# WORK TO DO
Print exactly the part opening with the line containing "The three.js and Blender code for this object continues." and closing with the line containing "obj.parent = empty", with both of those lines included.

# INPUT MATERIAL
● ● ● ●

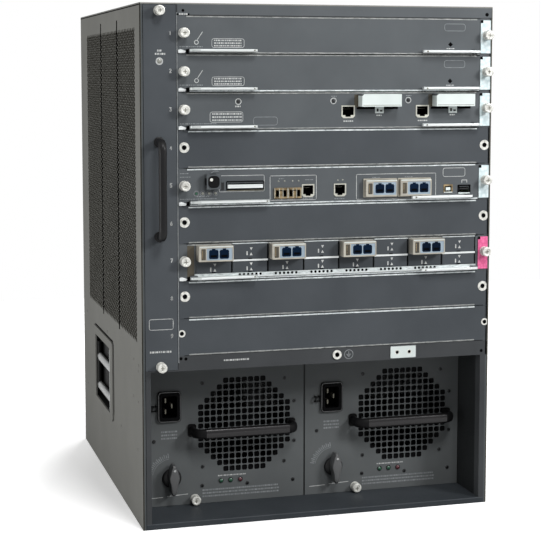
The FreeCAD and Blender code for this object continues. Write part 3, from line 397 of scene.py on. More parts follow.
def pierced_sheet(u: np.ndarray, v: np.ndarray, open_cells: np.ndarray, holes: np.ndarray, size: Point,
                  near: float, far: float, plane: Plane, weave: Weave,
                  sway: np.ndarray | float = 0.0) -> tuple[Part, Part]:
    """Makes a sheet with many holes from a grid of lines.

    Each cell of the grid is plain, open or pierced. A square hole takes one cell and has eight corners, a
    square with its corners cropped. A staggered hole takes a cell and the one above it and has six corners.
    The sheet round a hole is a ring of faces from the cells' own corners to the hole's. Both faces of the
    sheet are the same, and walls close the holes, the open cells and the outer edge.

    Args:
        u: Places of the grid's lines along the first axis.
        v: Places of the grid's lines along the second axis.
        open_cells: Whether each cell is open.
        holes: Column and row of each hole's lowest cell, one row each.
        size: Half the width and half the height of a hole.
        near: Depth of the first face.
        far: Depth of the second face.
        plane: How the drawing lies in space.
        weave: How the holes stand.
        sway: How far each crossing of the grid's lines is moved along the first axis.

    Returns:
        The sheet's two faces, and the walls of its holes and edges with the same vertices.
    """
    n, m = len(u), len(v)
    uu, vv = np.meshgrid(u, v, indexing="ij")
    uu = uu + sway
    i, j = holes.T
    cell = [0, m, m + 1, 1]
    if weave is Weave.SQUARE:
        around, tall = cell, 1
        middle_v = (v[j] + v[j + 1]) / 2
        c = 0.62
        shape = np.array([(-c, -1), (c, -1), (1, -c), (1, c), (c, 1), (-c, 1), (-1, c), (-1, -c)])
        ring_quads = np.array([[0, 1, 5, 4], [1, 2, 7, 6], [2, 3, 9, 8], [3, 0, 11, 10]])
        ring_tris = np.array([[1, 6, 5], [2, 8, 7], [3, 10, 9], [0, 4, 11]])
    else:
        around, tall = [0, m, m + 1, m + 2, 2, 1], 2
        middle_v = v[j + 1]
        shape = np.array([(-0.5, -1), (0.5, -1), (1, 0), (0.5, 1), (-0.5, 1), (-1, 0)])
        corner = np.arange(6)
        after = (corner + 1) % 6
        ring_quads = np.stack([corner, after, after + 6, corner + 6], 1)
        ring_tris = np.zeros((0, 3), int)
    middle_u = (u[i] + u[i + 1]) / 2
    corners = shape[None] * np.array(size) + np.stack([middle_u, middle_v], 1)[:, None]
    flat = np.concatenate([np.stack([uu.ravel(), vv.ravel()], 1), corners.reshape(-1, 2)])
    total = len(flat)
    pierced = np.zeros((n - 1, m - 1), bool)
    for step in range(tall):
        pierced[i, j + step] = True
    a, b = np.nonzero(~open_cells & ~pierced)
    plain = (a * m + b)[:, None] + cell
    count = len(shape)
    own = n * m + count * np.arange(len(holes))[:, None] + np.arange(count)[None]
    table = np.concatenate([(i * m + j)[:, None] + around, own], 1)
    quads = np.concatenate([plain, table[:, ring_quads].reshape(-1, 4)])
    cropped = table[:, ring_tris].reshape(-1, 3)
    after = np.roll(own, -1, axis=1)
    hole_walls = np.stack([own, after, after + total, own + total], 2).reshape(-1, 4)
    solid = np.pad(~open_cells, 1)
    edges = []
    for axis in (0, 1):
        change = np.diff(solid.astype(int), axis=axis)
        p, q = np.nonzero(change[:, 1:-1] if axis == 0 else change[1:-1])
        first = p * m + q
        second = first + (1 if axis == 0 else m)
        edges.append(np.stack([first, second, second + total, first + total], 1))
    faces = [quads, quads[:, ::-1] + total]
    if len(cropped):
        faces += [cropped, cropped[:, ::-1] + total]
    verts = plane.place(*np.concatenate([flat, flat]).T, np.repeat([near, far], total))
    return (verts, faces), (verts, [hole_walls, *edges])


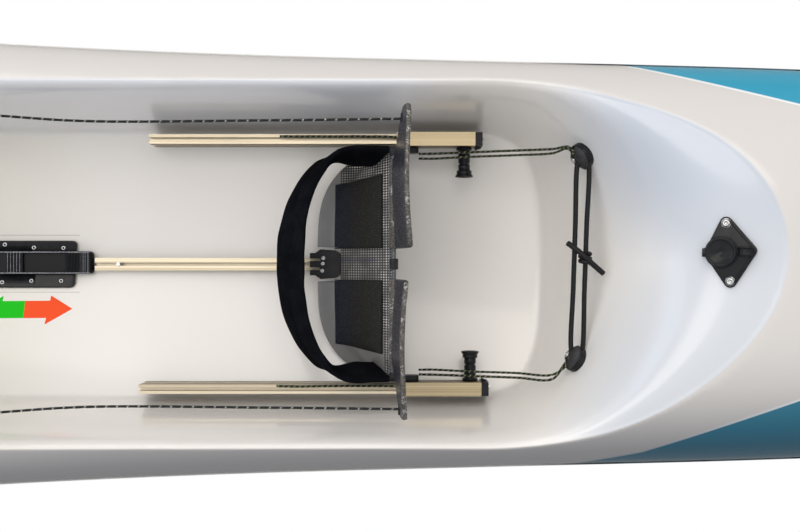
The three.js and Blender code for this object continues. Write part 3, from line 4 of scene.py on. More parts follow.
import bpy
import numpy as np
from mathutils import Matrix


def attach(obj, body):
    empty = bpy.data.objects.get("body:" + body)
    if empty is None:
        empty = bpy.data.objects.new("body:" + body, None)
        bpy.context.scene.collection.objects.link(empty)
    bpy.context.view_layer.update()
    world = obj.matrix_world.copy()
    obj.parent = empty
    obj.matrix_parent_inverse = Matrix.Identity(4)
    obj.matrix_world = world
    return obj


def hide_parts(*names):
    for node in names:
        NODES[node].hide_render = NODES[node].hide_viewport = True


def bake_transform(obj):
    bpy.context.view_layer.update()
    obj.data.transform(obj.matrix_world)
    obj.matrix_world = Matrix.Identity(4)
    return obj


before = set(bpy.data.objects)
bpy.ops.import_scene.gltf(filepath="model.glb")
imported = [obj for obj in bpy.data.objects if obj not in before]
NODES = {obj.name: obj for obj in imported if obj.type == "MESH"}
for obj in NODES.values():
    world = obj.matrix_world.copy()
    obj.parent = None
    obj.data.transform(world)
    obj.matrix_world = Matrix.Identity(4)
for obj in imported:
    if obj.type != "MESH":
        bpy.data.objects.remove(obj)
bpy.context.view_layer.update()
SIDES = (("port", 1), ("starboard", -1))
TAU = 2 * math.pi


# Camera and lamps
CAMERA_AT = (0.545, -0.0022, 1.45)
LENS, SENSOR = 50.5, 36.0  # millimetres


def add_camera():
    """Straight above the footboard, image up to port, at the photograph's distance."""
    data = bpy.data.cameras.new("camera")
    data.sensor_width, data.lens = SENSOR, LENS
    data.clip_end = 60.0
    camera = bpy.data.objects.new("camera", data)
    camera.location = CAMERA_AT
    bpy.context.collection.objects.link(camera)
    bpy.context.scene.camera = camera


def add_lamp(name, place, target, size, power, tint):
    """A soft rectangular lamp turned to face its target."""
    data = bpy.data.lights.new(name, "AREA")
    data.shape = "RECTANGLE"
    data.size, data.size_y = size
    data.energy = power
    data.color = tint
    lamp = bpy.data.objects.new(name, data)
    lamp.location = place
    aim = np.array(target) - np.array(place)
    yaw = math.atan2(aim[1], aim[0])
    pitch = math.atan2(math.hypot(aim[0], aim[1]), -aim[2])
    lamp.rotation_euler = (pitch, 0.0, yaw - math.pi / 2)
    bpy.context.collection.objects.link(lamp)


# Shader maths written as expressions
class Value:
    """A shader socket. Operators on it add Math nodes."""

    def __init__(self, shader, socket):
        self.shader, self.socket = shader, socket

    def math(self, operation, *others):
        return self.shader.node("ShaderNodeMath", {"operation": operation},
                                dict(enumerate((self, *others))))

    def __add__(self, other): return self.math("ADD", other)
    def __radd__(self, other): return self.math("ADD", other)
    def __sub__(self, other): return self.math("SUBTRACT", other)
    def __rsub__(self, other): return self.shader.number(other).math("SUBTRACT", self)
    def __mul__(self, other): return self.math("MULTIPLY", other)
    def __rmul__(self, other): return self.math("MULTIPLY", other)
    def __truediv__(self, other): return self.math("DIVIDE", other)
    def __pow__(self, other): return self.math("POWER", other)
    def __abs__(self): return self.math("ABSOLUTE")
    def sine(self): return self.math("SINE")
    def least(self, other): return self.math("MINIMUM", other)
    def most(self, other): return self.math("MAXIMUM", other)

    def ramp(self, low, high):
        """0 below low, 1 above high, smooth between."""
        return self.shader.node("ShaderNodeMapRange", {"interpolation_type": "SMOOTHSTEP"},
                                {"Value": self, "From Min": low, "From Max": high})


class Shader:
    """A material and its Principled shader. Uniform values go straight onto its sockets."""

    def __init__(self, name, **uniform):
        self.material = bpy.data.materials.new(name)
        self.material.use_nodes = True
        self.tree = self.material.node_tree
        self.shader = self.tree.nodes["Principled BSDF"]
        for key, value in uniform.items():
            self.set(key.replace("_", " "), value)

    def set(self, socket, value):
        target = self.shader.inputs[socket]
        if isinstance(value, Value):
            self.tree.links.new(value.socket, target)
        elif isinstance(value, (tuple, list)) and len(value) == 3:
            target.default_value = (*value, 1.0)
        else:
            target.default_value = value

    def node(self, kind, settings=None, inputs=None, output=0):
        made = self.tree.nodes.new(kind)
        for key, value in (settings or {}).items():
            setattr(made, key, value)
        for key, value in (inputs or {}).items():
            target = made.inputs[key]
            if isinstance(value, Value):
                self.tree.links.new(value.socket, target)
            elif isinstance(value, (tuple, list)) and len(value) == 3 and target.type == "RGBA":
                target.default_value = (*value, 1.0)
            else:
                target.default_value = value
        return Value(self, made.outputs[output])

    def number(self, value):
        return self.node("ShaderNodeMath", {"operation": "ADD"}, {0: value, 1: 0.0})

    def mix_value(self, share, first, second):
        """One of two numbers, or a blend of them by share."""
        return first * (1 - share) + second * share

    def coordinates(self, source="Object"):
        return self.node("ShaderNodeTexCoord", output=source)

    def axes(self, vector):
        return [self.node("ShaderNodeSeparateXYZ", None, {0: vector}, k) for k in range(3)]

    def normal(self):
        """The surface's normal, as its three axes."""
        return self.axes(self.coordinates("Normal"))

    def lengthwise(self):
        """How far along a cord, in diameters, and the angle round it."""
        along, share, _ = self.axes(self.node("ShaderNodeUVMap", {"uv_map": "along"}))
        return along, share * TAU

    def scaled(self, *scale):
        """The object's coordinates stretched by three factors."""
        return self.node("ShaderNodeMapping", None, {"Vector": self.coordinates(), "Scale": scale})

    def noise(self, vector, scale, detail=2.0, roughness=0.5):
        inputs = {"Vector": vector, "Scale": scale, "Detail": detail, "Roughness": roughness}
        return self.node("ShaderNodeTexNoise", None, inputs)

    def cell_edges(self, vector, scale, randomness):
        """Distance to the nearest edge of a pattern of cells."""
        return self.node("ShaderNodeTexVoronoi", {"feature": "DISTANCE_TO_EDGE"},
                         {"Vector": vector, "Scale": scale, "Randomness": randomness})

    def mix(self, factor, one, other):
        return self.node("ShaderNodeMix", {"data_type": "RGBA"}, {0: factor, 6: one, 7: other}, 2)

    def bump(self, height, strength, distance):
        inputs = {"Height": height, "Strength": strength, "Distance": distance}
        self.set("Normal", self.node("ShaderNodeBump", None, inputs))
        return self


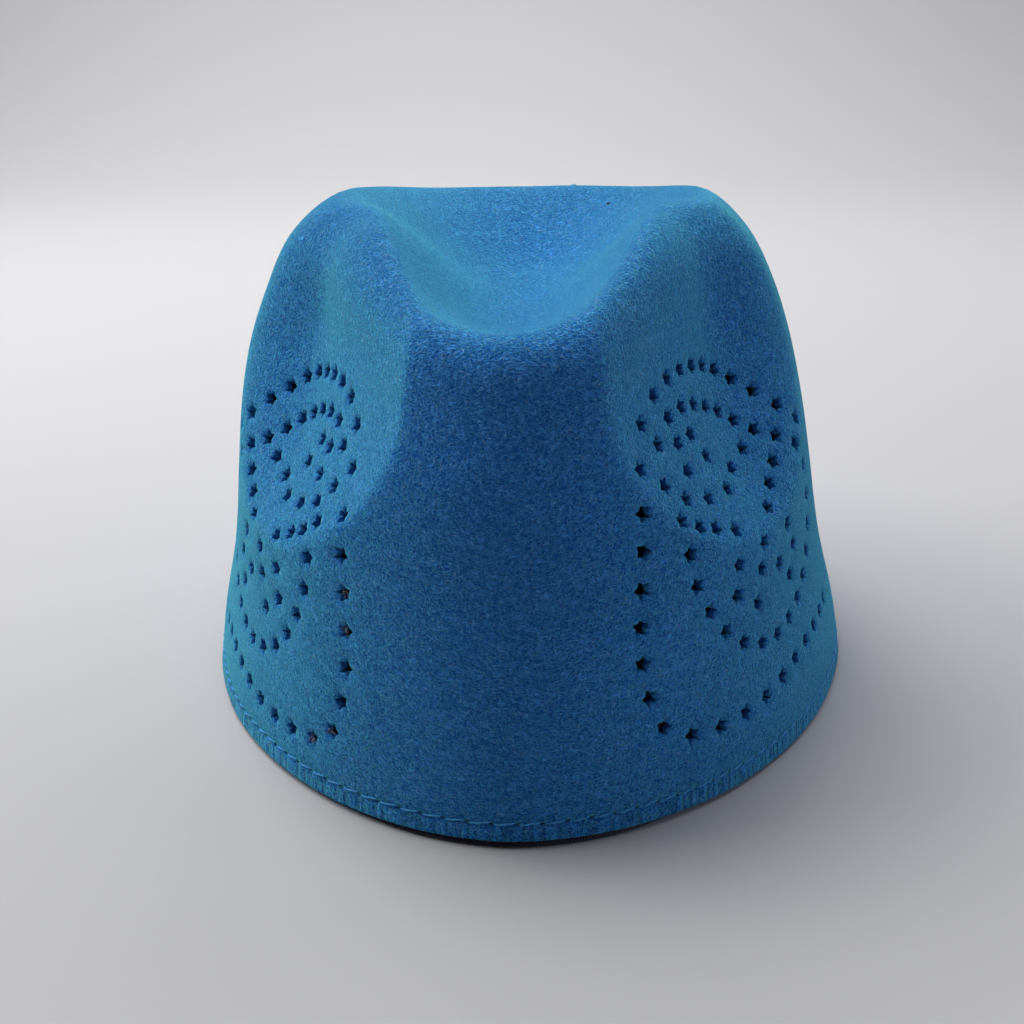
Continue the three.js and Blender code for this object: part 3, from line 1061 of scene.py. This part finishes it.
def start_material(name, *pieces):
    """An empty material on its pieces, with its output and a Principled shader."""
    material = bpy.data.materials.new(name)
    material.use_nodes = True
    tree = material.node_tree
    tree.nodes.clear()
    shader = add_node(tree, "BsdfPrincipled")
    add_node(tree, "OutputMaterial", {"Surface": shader.outputs[0]})
    for piece in pieces:
        piece.data.materials.clear()
        piece.data.materials.append(material)
    return tree, shader


def relief(tree, height, deep):
    """A normal from a height, for a relief so many millimetres deep."""
    return add_node(tree, "Bump", {"Height": height, "Distance": deep * MM}).outputs[0]




# %% [markdown]
# ## Curled fibres as a pattern
#
# Seen close, felt is a tangle of curled fibres. A cheap way to draw them is a smooth noise: the
# lines where it crosses its middle value wander and curl just as fibres do. The group below
# turns those lines into a mask, and the felt uses it at two sizes.

# %% Curl group
curls, given = start_group(
    "curled fibres",
    [("Place", "Vector", None), ("Size", "Float", 500.0), ("Width", "Float", 0.03)],
    [("Mask", "Float")],
)
wander = noise_of(curls, given["Place"], given["Size"], 1.5, distortion=0.8)
off_middle = math_node(curls, "ABSOLUTE", math_node(curls, "SUBTRACT", wander, 0.5))
end_group(curls, {"Mask": remap(curls, off_middle, 0.0, given["Width"], 1.0, 0.0)})

# %% [markdown]
# ## Wool felt
#
# The felt's colour is a clear blue that is never quite even: broad clouds from the dye, and a
# tangle of fibres at two sizes. The fibres on top are pale, partly from the wool's own paler tips
# and partly as painted highlight, and the gaps between them are darkened with painted shade. A fine
# speckle breaks the fibres, since each one dives under its neighbours again and again. The same
# tangle gives the height, so that low light from the side catches each fibre, while light from
# the front leaves the felt looking smooth. Fibres lie along the wall more often than up it, so
# the place is squeezed in height before it goes into the noise.

# %% Felt group
# how a place is squeezed, then for each pattern its cells in a metre and the shades it gives; the
# tangle's shades are painted light on the fibres and painted shade in the gaps
LYING = (1, 1, 1.5)
LONG_CURLS = {"Size": 560.0, "Width": 0.06}
FINE_CURLS, FINE_SHARE = {"Size": 980.0, "Width": 0.08}, 0.85
SPECKLE_CELLS, SPECKLE_SHADES = 1400.0, (0.4, 1.0)
CLOUD_CELLS, CLOUD_SHADES = 45.0, (0.93, 1.07)
TANGLE_PAINTED_SHADES, FIBRE_ROUGHNESS, TANGLE_HIGH = (0.65, 1.35), (1.0, 0.85), 0.8

felt_look, given = start_group(
    "wool felt",
    [
        ("Place", "Vector", None),
        ("Wool", "Color", (0.009, 0.172, 0.67, 1)),
        ("Pale", "Color", (0.14, 0.52, 0.92, 1)),
        ("Pale share", "Float", 0.5),
    ],
    [("Colour", "Color"), ("Roughness", "Float"), ("Height", "Float")],
)
lying = squeezed(felt_look, given["Place"], LYING)
long_curls = use_group(felt_look, curls, {"Place": lying, **LONG_CURLS})[0]
fine_curls = use_group(felt_look, curls, {"Place": lying, **FINE_CURLS})[0]
fine_curls = math_node(felt_look, "MULTIPLY", fine_curls, FINE_SHARE)
tangle = math_node(felt_look, "MAXIMUM", long_curls, fine_curls)
speckle = noise_of(felt_look, lying, SPECKLE_CELLS, 1.0, roughness=0.6)
broken = remap(felt_look, speckle, 0.35, 0.65, *SPECKLE_SHADES)
tangle = math_node(felt_look, "MULTIPLY", tangle, broken)
clouds = noise_of(felt_look, given["Place"], CLOUD_CELLS, 3.0, roughness=0.55)
cloud_shade = remap(felt_look, clouds, 0.3, 0.7, *CLOUD_SHADES)
# painted shade in the gaps between fibres and painted light on the fibres on top
tangle_painted_light_and_shade = remap(felt_look, tangle, 0.0, 1.0, *TANGLE_PAINTED_SHADES)
shade = math_node(felt_look, "MULTIPLY", cloud_shade, tangle_painted_light_and_shade)
dye_with_painted_shade = shaded(felt_look, given["Wool"], shade)
# fibres on top turn pale: partly the wool's own paler tips, partly painted highlight
pale_tips_and_highlight_mask = math_node(felt_look, "MULTIPLY", tangle, given["Pale share"])
mixed = {0: pale_tips_and_highlight_mask, 6: dye_with_painted_shade, 7: given["Pale"]}
colour = add_node(felt_look, "Mix", mixed, data_type="RGBA").outputs[2]
rough = remap(felt_look, tangle, 0.0, 1.0, *FIBRE_ROUGHNESS)
height = math_node(felt_look, "MULTIPLY_ADD", tangle, TANGLE_HIGH, speckle)
end_group(felt_look, {"Colour": colour, "Roughness": rough, "Height": height})

# %% [markdown]
# ## Seam marks
#
# The needle leaves a hole at the end of each stitch, which is darkened with painted shade, and the
# machine's foot presses fine upright ticks into the narrow band under the seam, lightened where
# they stand up and darkened where they are pressed in, as painted light and shade. Both follow
# the edge, so they are drawn from the flat map, and not from the place in space.

# %% Seam group
# millimetres: the middle of the hole's painted shade, its rim, and the heights between which the ticks
# end
HOLE_MIDDLE, HOLE_RIM, TICKS_FULL, TICKS_END = 0.2, 0.75, 3.4, 4.2
# how much painted shade a needle hole gets, how much painted light and shade a tick gets, and how high
# a tick stands
HOLE_PAINTED_SHADE, TICK_PAINTED_LIGHT_AND_SHADE, TICK_HIGH = 0.75, 0.4, 1.5
# cells of the tick noise in a metre, and how it is drawn out up the wall
TICK_CELLS, UPRIGHT = 750.0, (1, 0.12, 1)

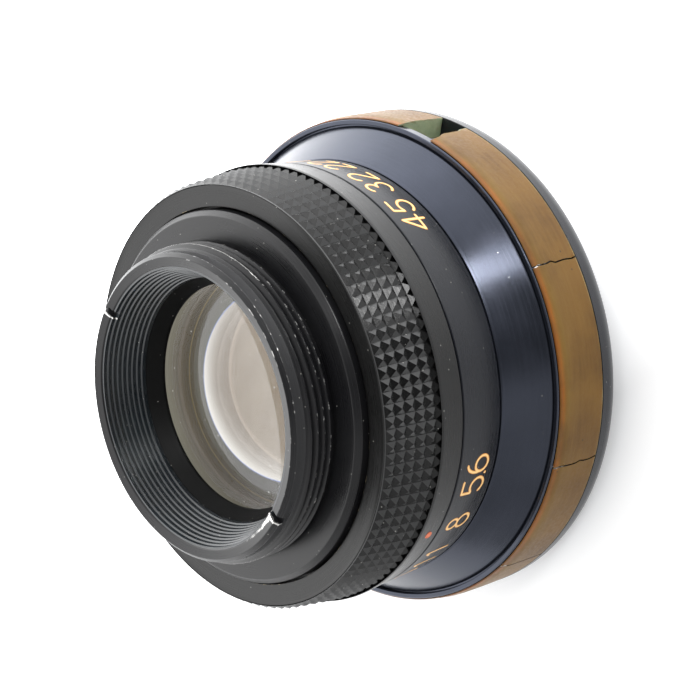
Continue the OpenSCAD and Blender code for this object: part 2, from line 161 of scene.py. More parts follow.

● ● ● ●

# EXERCISE OUTPUT
The three.js and Blender code for this object continues. Write part 3, from line 4 of scene.py on. More parts follow.
import bpy
import numpy as np
from mathutils import Matrix


def attach(obj, body):
    empty = bpy.data.objects.get("body:" + body)
    if empty is None:
        empty = bpy.data.objects.new("body:" + body, None)
        bpy.context.scene.collection.objects.link(empty)
    bpy.context.view_layer.update()
    world = obj.matrix_world.copy()
    obj.parent = empty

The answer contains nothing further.